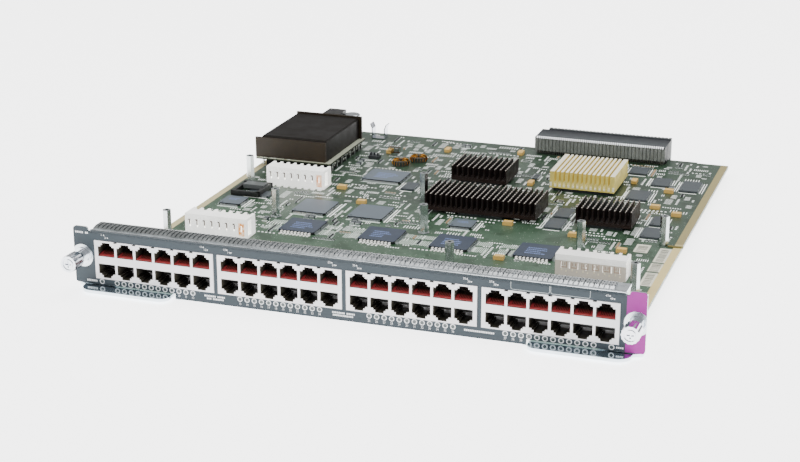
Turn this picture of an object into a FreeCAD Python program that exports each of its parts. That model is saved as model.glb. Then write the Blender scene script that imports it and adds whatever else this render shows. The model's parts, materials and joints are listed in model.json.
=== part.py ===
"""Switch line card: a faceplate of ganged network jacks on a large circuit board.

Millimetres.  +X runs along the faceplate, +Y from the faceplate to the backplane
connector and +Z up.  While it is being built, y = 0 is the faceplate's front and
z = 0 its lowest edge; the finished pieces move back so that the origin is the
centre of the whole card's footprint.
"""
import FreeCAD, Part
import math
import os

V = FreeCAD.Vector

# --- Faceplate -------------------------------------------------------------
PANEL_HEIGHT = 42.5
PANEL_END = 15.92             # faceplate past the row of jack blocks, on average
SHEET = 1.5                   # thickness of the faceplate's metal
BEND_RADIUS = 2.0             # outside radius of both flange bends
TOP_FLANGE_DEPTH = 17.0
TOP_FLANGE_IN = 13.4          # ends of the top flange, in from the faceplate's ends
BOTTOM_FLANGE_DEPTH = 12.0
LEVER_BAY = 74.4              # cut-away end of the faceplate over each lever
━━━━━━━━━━
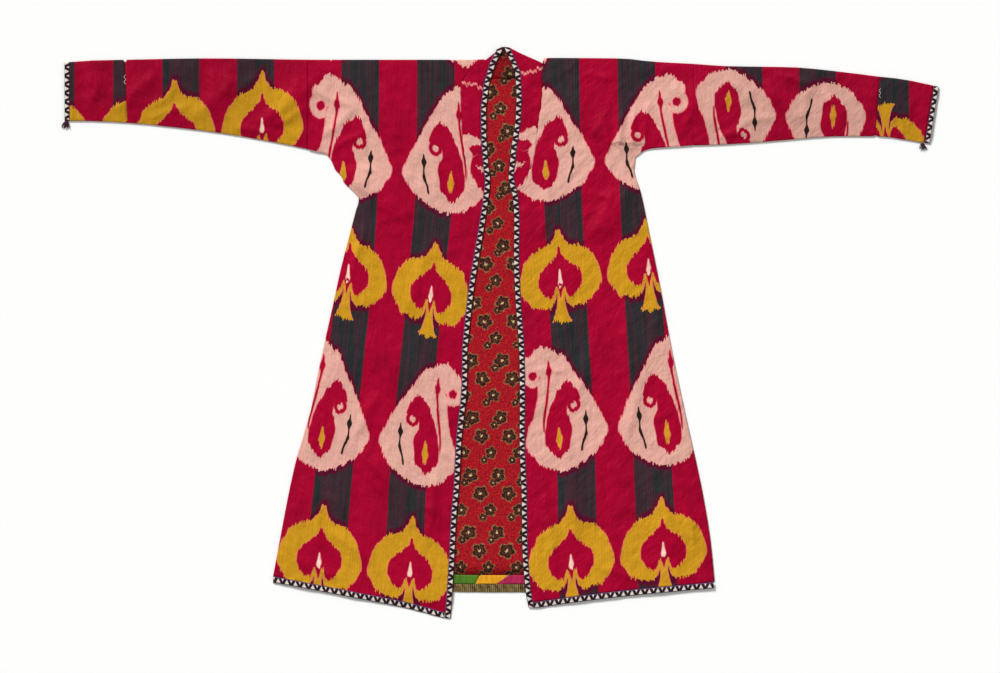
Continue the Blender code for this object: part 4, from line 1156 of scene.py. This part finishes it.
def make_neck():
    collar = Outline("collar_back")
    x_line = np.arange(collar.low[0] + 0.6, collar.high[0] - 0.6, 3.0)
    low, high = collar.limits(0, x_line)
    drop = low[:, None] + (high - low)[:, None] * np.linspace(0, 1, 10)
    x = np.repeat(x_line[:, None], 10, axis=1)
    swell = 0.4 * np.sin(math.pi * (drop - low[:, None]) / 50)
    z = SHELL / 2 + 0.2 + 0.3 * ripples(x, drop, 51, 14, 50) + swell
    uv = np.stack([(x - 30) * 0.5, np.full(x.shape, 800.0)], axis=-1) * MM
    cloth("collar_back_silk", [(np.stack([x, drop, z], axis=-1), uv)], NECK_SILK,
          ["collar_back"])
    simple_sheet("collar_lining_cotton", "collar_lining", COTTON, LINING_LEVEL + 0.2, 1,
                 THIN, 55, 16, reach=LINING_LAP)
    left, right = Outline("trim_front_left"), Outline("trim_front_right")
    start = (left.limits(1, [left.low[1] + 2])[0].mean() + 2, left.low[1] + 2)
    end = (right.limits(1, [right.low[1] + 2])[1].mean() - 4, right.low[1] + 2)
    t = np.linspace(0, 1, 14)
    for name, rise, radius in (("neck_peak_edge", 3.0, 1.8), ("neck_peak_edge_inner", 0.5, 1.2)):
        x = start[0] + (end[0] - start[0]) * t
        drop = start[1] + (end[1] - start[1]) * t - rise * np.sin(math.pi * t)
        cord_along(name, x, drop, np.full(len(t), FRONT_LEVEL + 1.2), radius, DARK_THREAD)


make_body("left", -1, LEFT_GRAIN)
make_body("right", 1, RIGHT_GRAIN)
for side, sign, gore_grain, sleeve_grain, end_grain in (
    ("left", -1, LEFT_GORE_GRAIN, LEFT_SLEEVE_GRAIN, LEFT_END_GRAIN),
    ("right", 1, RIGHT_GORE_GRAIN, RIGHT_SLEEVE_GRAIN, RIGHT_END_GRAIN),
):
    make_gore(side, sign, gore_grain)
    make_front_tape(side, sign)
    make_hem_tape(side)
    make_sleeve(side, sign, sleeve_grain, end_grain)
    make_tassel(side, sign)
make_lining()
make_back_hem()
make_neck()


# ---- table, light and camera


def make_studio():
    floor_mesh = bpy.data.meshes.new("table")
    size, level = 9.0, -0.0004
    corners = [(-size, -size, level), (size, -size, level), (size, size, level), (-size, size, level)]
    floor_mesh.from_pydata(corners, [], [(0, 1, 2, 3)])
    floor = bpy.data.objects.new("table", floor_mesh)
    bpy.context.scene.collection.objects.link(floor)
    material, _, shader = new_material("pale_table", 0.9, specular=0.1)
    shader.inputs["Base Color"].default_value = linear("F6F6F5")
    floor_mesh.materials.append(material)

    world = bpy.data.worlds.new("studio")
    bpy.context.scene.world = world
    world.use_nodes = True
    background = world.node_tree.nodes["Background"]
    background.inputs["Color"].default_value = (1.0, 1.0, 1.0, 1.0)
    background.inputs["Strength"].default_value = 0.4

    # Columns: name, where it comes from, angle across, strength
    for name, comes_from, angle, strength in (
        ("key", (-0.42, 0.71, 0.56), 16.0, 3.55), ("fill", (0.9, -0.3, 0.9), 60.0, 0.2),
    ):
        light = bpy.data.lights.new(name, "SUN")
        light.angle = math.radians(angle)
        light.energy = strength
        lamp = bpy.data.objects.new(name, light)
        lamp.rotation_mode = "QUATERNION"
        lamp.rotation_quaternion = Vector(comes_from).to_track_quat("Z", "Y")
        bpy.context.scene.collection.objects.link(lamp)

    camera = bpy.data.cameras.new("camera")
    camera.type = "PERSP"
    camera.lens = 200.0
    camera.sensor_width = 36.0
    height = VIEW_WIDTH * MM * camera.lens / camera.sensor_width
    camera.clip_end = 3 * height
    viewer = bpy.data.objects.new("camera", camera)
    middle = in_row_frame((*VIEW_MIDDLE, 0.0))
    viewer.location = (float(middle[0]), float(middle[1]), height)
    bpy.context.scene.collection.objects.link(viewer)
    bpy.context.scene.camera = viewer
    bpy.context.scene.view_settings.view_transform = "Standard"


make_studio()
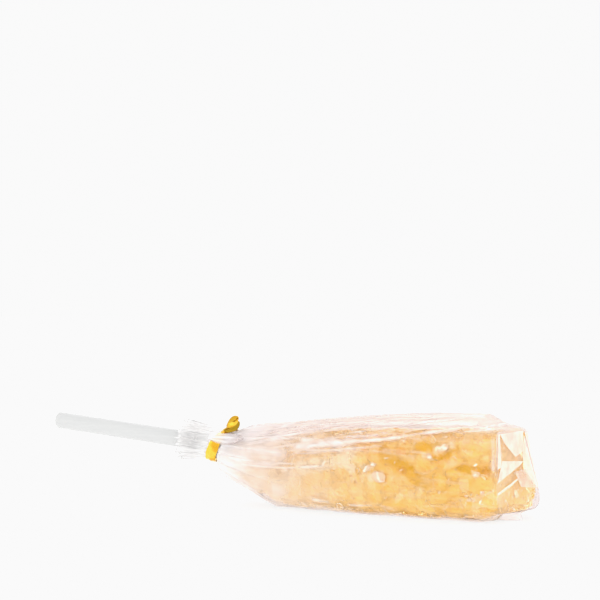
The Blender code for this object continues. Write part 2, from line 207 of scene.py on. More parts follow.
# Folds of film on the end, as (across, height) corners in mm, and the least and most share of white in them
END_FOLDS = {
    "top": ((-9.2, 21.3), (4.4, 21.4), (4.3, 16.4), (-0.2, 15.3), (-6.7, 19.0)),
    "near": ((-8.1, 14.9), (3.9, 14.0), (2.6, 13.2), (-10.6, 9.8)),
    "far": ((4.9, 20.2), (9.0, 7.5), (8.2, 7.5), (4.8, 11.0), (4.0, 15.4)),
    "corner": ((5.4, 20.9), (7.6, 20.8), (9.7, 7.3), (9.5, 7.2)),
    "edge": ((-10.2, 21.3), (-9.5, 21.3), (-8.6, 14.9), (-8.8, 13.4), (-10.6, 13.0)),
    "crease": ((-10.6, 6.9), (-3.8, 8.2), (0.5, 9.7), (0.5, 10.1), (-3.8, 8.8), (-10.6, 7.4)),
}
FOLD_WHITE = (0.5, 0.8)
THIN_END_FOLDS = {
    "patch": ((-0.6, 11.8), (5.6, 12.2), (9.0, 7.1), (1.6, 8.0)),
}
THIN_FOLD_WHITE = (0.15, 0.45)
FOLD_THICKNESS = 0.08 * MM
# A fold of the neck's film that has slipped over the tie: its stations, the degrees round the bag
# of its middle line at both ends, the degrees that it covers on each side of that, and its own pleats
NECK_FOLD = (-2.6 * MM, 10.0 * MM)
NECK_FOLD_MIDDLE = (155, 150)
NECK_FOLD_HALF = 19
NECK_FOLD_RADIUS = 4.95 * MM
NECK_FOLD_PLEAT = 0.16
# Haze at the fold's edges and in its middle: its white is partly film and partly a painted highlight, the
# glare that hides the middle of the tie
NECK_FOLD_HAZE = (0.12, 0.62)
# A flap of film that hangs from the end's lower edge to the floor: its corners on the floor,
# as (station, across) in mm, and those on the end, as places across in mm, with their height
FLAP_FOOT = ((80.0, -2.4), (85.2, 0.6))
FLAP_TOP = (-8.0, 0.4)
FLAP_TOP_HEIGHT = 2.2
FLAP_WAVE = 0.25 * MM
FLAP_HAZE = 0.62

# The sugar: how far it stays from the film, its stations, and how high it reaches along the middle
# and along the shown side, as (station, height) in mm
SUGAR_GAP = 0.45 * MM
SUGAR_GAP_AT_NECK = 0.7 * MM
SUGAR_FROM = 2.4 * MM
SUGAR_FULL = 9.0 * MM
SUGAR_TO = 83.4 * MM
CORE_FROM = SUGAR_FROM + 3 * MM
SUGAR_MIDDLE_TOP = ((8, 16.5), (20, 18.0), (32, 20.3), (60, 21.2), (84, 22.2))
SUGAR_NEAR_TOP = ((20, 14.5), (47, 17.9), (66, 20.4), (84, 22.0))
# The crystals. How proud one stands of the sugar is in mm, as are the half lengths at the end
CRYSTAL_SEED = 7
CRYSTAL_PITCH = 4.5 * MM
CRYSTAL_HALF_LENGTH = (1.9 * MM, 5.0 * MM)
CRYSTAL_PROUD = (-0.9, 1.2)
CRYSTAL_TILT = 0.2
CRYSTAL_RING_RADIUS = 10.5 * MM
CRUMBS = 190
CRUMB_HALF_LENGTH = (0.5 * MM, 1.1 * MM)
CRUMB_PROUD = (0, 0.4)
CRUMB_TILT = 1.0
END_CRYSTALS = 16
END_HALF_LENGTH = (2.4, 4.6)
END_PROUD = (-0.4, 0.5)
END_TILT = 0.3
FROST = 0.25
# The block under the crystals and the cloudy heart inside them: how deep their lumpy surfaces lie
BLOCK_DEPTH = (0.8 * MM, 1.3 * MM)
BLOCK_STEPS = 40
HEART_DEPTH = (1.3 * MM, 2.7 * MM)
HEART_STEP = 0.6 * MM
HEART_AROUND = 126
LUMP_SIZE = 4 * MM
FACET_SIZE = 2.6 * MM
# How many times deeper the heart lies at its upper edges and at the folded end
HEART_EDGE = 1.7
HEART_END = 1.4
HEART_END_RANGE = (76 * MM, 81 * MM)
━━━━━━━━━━
GOAL →
Retype the entries above exactly, but only from the line containing "Turn this picture" through the line containing "large circuit board.", both included.

COMPLETE ANSWER →
Turn this picture of an object into a FreeCAD Python program that exports each of its parts. That model is saved as model.glb. Then write the Blender scene script that imports it and adds whatever else this render shows. The model's parts, materials and joints are listed in model.json.
=== part.py ===
"""Switch line card: a faceplate of ganged network jacks on a large circuit board.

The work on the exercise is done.